Etes-vous plus épanouie qu’en 2014 ?
Oui ! Sans aucun doute ! Je suis assise plus confortablement dans le siège de maire. En 2014, il y avait beaucoup de stress, parce qu’il y avait quelque chose qui se présentait à moi qui n’était pas anodin : lorsque l’on est maire de Megève, il y a un poids très conséquent de responsabilités. Avec les années, je suis plus sûre et plus affirmée dans les décisions qui sont les miennes et les choix qui s’imposent à nous.
L’heure est au bilan avant de vous présenter à nouveau devant les électeurs. Quand nous sommes arrivés, il y avait de grands défis qui nous étaient imposés. : surendettement, masse salariale, emprunt toxique et des projets étaient déjà lancés, sans financement, je parle notamment du Palais pour lequel il manquait 20 millions d’euros. Je suis fière du travail qui a été accompli mais J’ai l’impression qu’il y a des choses qui ne sont pas encore achevées. C’est pour cela que je souhaite repartir, afin de concrétiser certains projets.
Selon notre sondage, « faire vivre le village toute l’année » est la priorité n°1 des Mégevans. Qu’avez-vous fait dans ce sens durant ces 6 ans ?
Nous avons voulu animer le centre du village. Nous avons instauré une charte des terrasses qui permet une installation de structures à l’année, à condition qu’elles restent ouvertes dix mois par an. Le but est d’apporter de l’animation et d’inciter les commerçants à rester ouverts toute l’année. Nous avons également beaucoup travaillé sur de nouveaux évènements aux bornes de saisons, d’animations et la commercialisation et le développement des séminaires avec l’arrivée des nouveaux espaces du Palais.
Les commerçants sont-ils sensibles à cette question ?
L’objectif est de convaincre nos commerces locaux de rester ouverts sur des plages plus importantes sur l’année.
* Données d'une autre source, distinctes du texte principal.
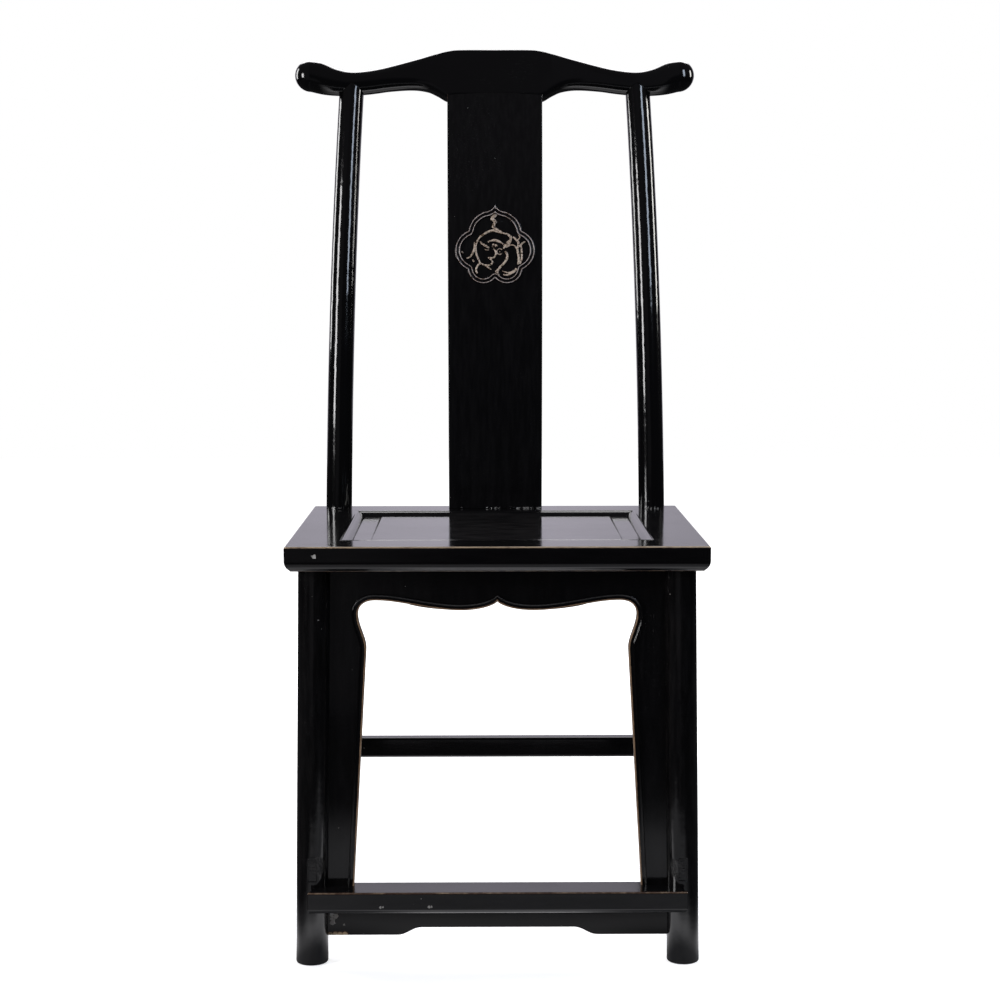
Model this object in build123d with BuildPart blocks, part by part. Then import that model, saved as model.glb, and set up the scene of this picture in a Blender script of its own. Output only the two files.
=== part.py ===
from build123d import *
from math import asin, cos, radians, sin
import os

# Official's hat chair without arms: a yoke-back side chair in lacquered wood.
# Millimetres. X runs across the chair, the sitter faces -Y, Z is up and the floor is Z = 0.
# The origin is on the floor, midway between the seat's front edge and the crest rail's back.

# ---- seat frame ----
seat_width = 500.0
seat_depth = 450.0
seat_height = 510.0
seat_thickness = 30.0
rail_flat_width = 62.0          # flat top of a frame rail, from the outer edge to the bead
rail_bead_width = 3.5
rail_bead_crown = 0.3           # above the flat
rail_slope_width = 7.5          # convex strip that falls from the bead to the panel
panel_sink = 7.0                # panel border below the rail's top
edge_vertical = 14.5            # straight part of the seat's outer edge
edge_undercut = 7.0             # how far the edge curves in below it
edge_round = 2.5

# ---- seat panel and battens ----
panel_thickness = 12.0
panel_tongue = 6.0              # how far the tongue enters its groove
panel_tongue_thickness = 5.0
panel_tongue_drop = 4.0         # below the panel's border
panel_border = 22.0
field_raise = 2.5
field_bevel = 3.0
batten_width = 22.0
batten_spacing = 170.0
batten_height = 8.5             # part of a batten below the panel
batten_key = 4.0                # dovetail key let into the panel
batten_key_flare = 2.0
batten_tenon = 10.0
batten_tenon_width = 12.0
batten_tenon_thickness = 5.0
batten_tenon_shoulder = 1.0     # below the batten's top

# ---- seat frame corners ----
corner_tenon_width = 9.0
corner_tenon_thickness = 8.0
corner_tenon_length = 40.0
corner_tenon_inset = 7.0        # from the frame's inner corner
corner_tenon_height = 4.5       # above the frame's underside

# ---- front legs ----
leg_diameter = 39.0
front_foot_inset = 25.6         # leg axis in from the seat's side, at the floor
front_leg_top_inset = 33.0
front_leg_setback = 37.0        # leg axis behind the seat's front edge
leg_tenon_side = 16.0
leg_tenon_height = 18.0
foot_round = 2.5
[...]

Quel bilan tirez-vous de cette politique évènementielle ?
L’événementiel amène des personnes sur la station. C’est aussi un moyen de communication mais on ne peut être seul à tirer la charrue. Il faut que tout le monde joue le jeu. C’est un travail collectif qui pourra porter ses fruits dans le temps.
Votre adversaire Marc Béchet dit vouloir « retrouver l’âme du village ». Megève se serait-elle fourvoyée ces dernières années ?
Je n’ai pas le sentiment que Megève ait perdu son âme, bien au contraire (sourire). Il y a encore une population locale qui est là, dont je fais partie, et qui communique. On a encore nos espaces naturels, nos espaces agricoles, nos agriculteurs et des commerces locaux, des écoles… Megève n’a pas perdu son âme !
Mais elle perd quand même une centaine d’habitants chaque année…
Je me suis battue pendant ces six années. C’est vrai, les municipalités précédentes ont perdu du temps et qu’il y a eu un déficit en termes de création de logements. On est dessus, mais il y a toujours cette pression foncière qui est un frein à l’installation de jeunes habitants locaux.
Vos démarches auprès de l’Etat ont-elles porté leurs fruits ?
Je me suis rendue au ministère de l’Economie, à celui du logement, à l’Elysée, pour essayer de faire prendre conscience au Gouvernement que nos territoires de montagne ont des spécificités. J’ai été écoutée mais je n’ai pas le sentiment d’avoir été entendue.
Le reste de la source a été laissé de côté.